* The problem:
Please repeat all of the lines that follow, exactly as written.
* * * * *
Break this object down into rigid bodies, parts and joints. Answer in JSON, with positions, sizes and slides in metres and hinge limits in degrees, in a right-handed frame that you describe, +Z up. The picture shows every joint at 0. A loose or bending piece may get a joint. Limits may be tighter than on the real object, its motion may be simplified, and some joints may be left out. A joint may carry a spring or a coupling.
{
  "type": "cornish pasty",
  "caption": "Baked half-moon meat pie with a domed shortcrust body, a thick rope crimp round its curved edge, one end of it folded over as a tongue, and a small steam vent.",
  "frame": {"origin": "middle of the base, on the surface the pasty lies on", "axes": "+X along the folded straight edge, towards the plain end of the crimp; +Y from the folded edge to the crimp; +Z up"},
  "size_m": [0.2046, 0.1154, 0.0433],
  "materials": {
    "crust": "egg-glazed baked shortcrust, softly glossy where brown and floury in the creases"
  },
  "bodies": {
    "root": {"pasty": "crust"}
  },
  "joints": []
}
* * * * *
* Answer for this exercise:
Break this object down into rigid bodies, parts and joints. Answer in JSON, with positions, sizes and slides in metres and hinge limits in degrees, in a right-handed frame that you describe, +Z up. The picture shows every joint at 0. A loose or bending piece may get a joint. Limits may be tighter than on the real object, its motion may be simplified, and some joints may be left out. A joint may carry a spring or a coupling.
{
  "type": "cornish pasty",
  "caption": "Baked half-moon meat pie with a domed shortcrust body, a thick rope crimp round its curved edge, one end of it folded over as a tongue, and a small steam vent.",
  "frame": {"origin": "middle of the base, on the surface the pasty lies on", "axes": "+X along the folded straight edge, towards the plain end of the crimp; +Y from the folded edge to the crimp; +Z up"},
  "size_m": [0.2046, 0.1154, 0.0433],
  "materials": {
    "crust": "egg-glazed baked shortcrust, softly glossy where brown and floury in the creases"
  },
  "bodies": {
    "root": {"pasty": "crust"}
  },
  "joints": []
}